AIM OF THE TASK => Below are some entries. Copy each line that holds the string "lifts".

AVAILABLE DATA =>
--- Start ---

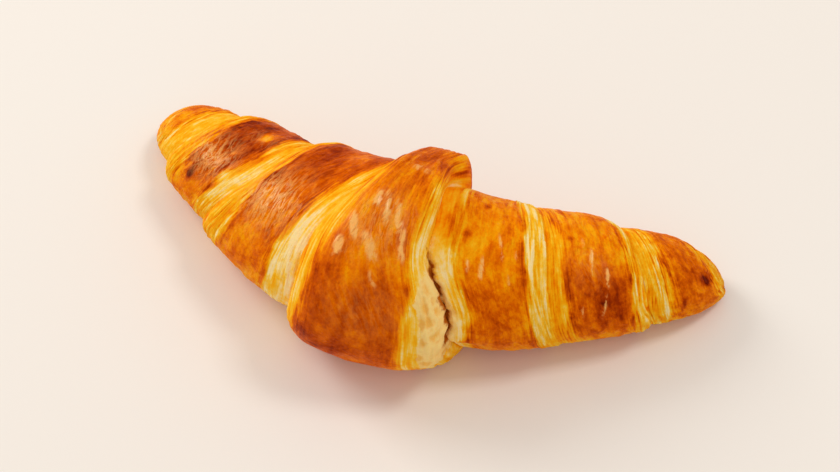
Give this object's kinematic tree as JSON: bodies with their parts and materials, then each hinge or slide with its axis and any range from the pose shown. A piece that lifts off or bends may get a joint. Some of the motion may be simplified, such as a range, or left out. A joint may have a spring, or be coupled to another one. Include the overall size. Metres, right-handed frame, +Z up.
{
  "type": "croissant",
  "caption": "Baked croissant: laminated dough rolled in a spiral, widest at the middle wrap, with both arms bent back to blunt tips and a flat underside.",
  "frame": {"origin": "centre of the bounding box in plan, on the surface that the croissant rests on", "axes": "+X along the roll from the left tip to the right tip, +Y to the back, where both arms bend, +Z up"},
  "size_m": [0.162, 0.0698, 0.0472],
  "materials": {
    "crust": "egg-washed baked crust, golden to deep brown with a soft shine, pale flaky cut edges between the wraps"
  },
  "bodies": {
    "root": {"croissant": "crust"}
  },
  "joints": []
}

--- End ---
--- Start ---

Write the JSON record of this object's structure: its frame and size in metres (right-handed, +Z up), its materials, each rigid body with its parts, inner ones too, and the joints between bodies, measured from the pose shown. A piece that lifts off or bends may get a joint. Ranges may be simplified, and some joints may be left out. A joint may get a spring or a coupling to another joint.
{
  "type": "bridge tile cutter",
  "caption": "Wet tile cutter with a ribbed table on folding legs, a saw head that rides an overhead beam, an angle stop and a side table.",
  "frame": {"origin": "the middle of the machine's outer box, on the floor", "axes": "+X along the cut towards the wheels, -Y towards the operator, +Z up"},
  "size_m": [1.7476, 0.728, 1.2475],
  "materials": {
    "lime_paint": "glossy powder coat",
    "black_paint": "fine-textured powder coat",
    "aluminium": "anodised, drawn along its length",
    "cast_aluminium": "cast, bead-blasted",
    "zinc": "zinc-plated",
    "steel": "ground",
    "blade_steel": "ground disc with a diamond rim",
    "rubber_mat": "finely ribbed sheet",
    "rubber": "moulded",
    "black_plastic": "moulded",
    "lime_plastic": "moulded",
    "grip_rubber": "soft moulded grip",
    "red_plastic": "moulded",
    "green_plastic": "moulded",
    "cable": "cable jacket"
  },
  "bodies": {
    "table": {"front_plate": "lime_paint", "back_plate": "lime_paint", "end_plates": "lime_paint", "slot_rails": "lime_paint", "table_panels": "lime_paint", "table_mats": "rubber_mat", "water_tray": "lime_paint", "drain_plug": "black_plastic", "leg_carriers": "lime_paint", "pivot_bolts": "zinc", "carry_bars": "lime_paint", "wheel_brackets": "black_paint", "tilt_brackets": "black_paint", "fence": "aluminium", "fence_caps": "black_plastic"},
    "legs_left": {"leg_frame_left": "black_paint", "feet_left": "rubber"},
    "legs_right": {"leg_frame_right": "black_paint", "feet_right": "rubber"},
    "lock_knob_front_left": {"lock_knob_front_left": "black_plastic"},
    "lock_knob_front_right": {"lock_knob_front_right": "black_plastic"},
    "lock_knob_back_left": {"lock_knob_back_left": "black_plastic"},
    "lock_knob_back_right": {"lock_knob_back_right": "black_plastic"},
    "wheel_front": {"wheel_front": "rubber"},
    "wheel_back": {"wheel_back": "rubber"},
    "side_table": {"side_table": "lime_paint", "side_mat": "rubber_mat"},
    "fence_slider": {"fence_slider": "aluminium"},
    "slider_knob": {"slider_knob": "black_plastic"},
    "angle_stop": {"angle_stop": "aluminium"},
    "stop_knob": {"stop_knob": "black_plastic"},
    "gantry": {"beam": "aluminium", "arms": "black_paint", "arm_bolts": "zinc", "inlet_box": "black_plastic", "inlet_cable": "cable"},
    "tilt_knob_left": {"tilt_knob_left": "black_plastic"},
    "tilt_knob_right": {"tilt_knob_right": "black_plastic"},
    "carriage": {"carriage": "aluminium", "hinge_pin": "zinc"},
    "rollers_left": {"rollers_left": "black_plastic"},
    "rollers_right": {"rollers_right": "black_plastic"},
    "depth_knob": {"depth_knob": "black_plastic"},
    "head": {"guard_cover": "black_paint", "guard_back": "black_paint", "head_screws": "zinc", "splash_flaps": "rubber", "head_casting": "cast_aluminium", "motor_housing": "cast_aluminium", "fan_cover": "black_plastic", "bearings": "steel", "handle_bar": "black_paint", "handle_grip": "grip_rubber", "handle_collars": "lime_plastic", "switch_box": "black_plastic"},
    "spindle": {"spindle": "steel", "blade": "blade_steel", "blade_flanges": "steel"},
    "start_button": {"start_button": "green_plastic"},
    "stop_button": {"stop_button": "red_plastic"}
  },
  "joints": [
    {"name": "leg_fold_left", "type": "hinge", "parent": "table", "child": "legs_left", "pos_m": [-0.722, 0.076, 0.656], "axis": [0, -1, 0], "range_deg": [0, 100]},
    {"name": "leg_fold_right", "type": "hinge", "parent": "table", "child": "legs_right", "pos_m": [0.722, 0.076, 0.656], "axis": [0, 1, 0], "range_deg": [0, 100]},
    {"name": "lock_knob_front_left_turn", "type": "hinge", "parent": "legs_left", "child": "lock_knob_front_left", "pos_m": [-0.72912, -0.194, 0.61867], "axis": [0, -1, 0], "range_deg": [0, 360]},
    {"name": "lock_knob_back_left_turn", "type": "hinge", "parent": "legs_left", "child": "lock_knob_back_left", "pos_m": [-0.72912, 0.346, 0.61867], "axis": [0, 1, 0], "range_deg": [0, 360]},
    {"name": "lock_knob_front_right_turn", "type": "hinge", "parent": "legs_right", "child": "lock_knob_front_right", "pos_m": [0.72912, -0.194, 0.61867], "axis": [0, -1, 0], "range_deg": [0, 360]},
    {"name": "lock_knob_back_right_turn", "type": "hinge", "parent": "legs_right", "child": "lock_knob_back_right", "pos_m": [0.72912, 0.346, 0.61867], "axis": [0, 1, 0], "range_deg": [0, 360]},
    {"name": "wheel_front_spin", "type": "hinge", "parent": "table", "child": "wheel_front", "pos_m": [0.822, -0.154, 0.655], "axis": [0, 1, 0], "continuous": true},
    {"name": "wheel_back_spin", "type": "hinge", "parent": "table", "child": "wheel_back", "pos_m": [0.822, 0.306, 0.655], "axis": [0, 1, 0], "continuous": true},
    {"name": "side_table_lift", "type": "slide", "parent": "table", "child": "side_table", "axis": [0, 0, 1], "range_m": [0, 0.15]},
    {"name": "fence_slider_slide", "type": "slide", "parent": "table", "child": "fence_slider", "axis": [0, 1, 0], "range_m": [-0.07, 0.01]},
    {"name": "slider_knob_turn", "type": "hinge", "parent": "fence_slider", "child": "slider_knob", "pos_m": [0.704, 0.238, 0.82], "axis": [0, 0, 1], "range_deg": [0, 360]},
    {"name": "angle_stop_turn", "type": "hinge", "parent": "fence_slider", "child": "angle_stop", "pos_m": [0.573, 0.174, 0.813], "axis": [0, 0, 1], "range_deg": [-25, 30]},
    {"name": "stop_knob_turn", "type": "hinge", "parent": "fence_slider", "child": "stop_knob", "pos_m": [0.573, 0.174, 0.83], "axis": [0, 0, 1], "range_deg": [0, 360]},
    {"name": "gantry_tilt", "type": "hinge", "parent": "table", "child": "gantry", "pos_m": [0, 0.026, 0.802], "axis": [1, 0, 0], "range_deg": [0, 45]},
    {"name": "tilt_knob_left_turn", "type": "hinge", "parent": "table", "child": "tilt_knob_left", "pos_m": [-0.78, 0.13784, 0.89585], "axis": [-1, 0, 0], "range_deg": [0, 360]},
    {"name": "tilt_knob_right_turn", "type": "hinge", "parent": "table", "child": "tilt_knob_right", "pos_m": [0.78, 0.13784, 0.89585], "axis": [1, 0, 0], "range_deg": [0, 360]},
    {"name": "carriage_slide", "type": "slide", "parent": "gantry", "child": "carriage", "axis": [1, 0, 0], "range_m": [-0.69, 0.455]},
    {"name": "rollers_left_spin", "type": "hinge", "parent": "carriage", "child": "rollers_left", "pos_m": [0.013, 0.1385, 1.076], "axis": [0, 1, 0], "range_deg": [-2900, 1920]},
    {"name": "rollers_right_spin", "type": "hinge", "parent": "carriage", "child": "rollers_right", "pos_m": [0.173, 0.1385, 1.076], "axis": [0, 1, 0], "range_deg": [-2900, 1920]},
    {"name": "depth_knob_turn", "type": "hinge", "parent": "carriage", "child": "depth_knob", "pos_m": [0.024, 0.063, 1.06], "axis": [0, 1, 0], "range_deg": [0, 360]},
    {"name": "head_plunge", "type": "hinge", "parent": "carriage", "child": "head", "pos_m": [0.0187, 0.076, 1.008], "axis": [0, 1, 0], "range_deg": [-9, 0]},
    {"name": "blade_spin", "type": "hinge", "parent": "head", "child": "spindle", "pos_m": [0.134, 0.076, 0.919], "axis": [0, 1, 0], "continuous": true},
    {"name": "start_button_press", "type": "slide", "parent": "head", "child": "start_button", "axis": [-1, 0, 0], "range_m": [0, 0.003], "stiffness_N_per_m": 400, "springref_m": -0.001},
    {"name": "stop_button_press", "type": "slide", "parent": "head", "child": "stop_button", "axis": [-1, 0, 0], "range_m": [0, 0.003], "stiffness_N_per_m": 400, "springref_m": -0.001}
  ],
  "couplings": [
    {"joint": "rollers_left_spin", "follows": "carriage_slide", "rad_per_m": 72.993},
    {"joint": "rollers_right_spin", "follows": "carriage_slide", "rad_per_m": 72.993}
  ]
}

--- End ---
--- Start ---

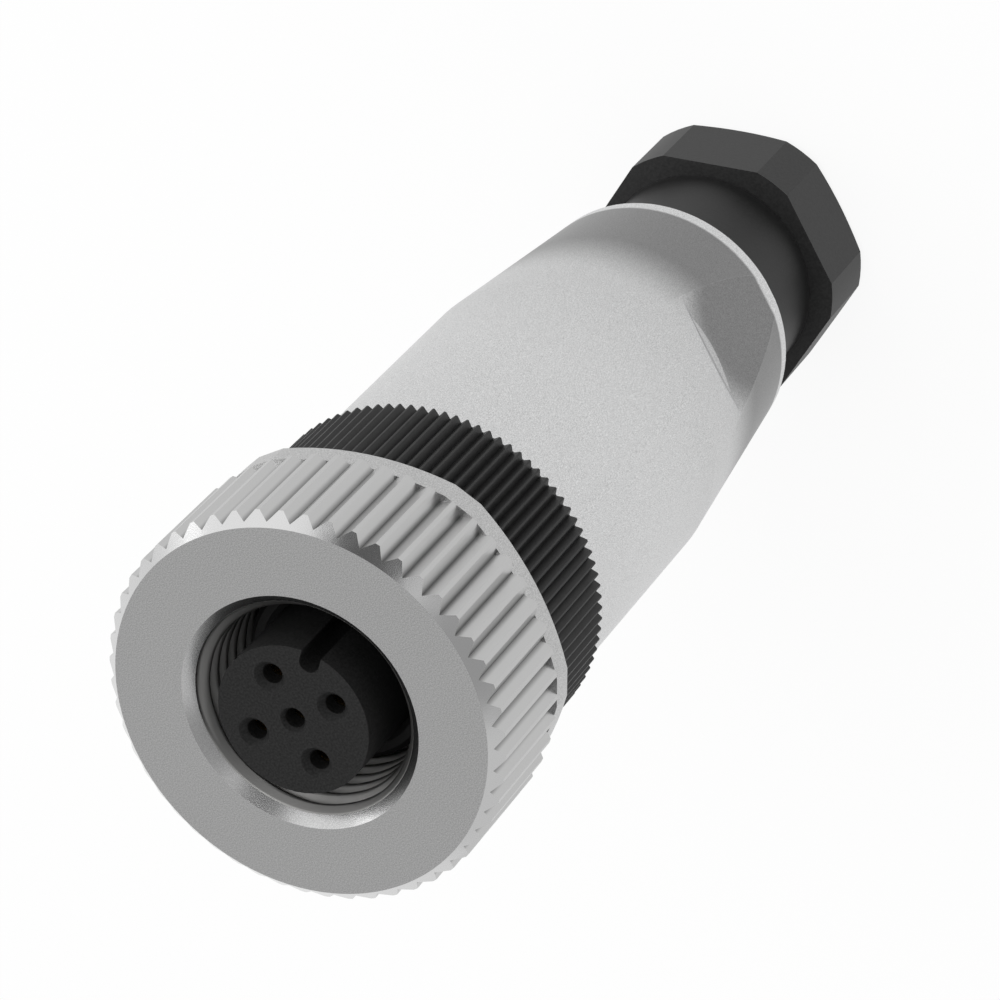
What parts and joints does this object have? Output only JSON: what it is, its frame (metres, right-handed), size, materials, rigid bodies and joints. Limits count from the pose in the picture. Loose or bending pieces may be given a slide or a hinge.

--- End ---

CORRECT ANSWER =>
Give this object's kinematic tree as JSON: bodies with their parts and materials, then each hinge or slide with its axis and any range from the pose shown. A piece that lifts off or bends may get a joint. Some of the motion may be simplified, such as a range, or left out. A joint may have a spring, or be coupled to another one. Include the overall size. Metres, right-handed frame, +Z up.
Write the JSON record of this object's structure: its frame and size in metres (right-handed, +Z up), its materials, each rigid body with its parts, inner ones too, and the joints between bodies, measured from the pose shown. A piece that lifts off or bends may get a joint. Ranges may be simplified, and some joints may be left out. A joint may get a spring or a coupling to another joint.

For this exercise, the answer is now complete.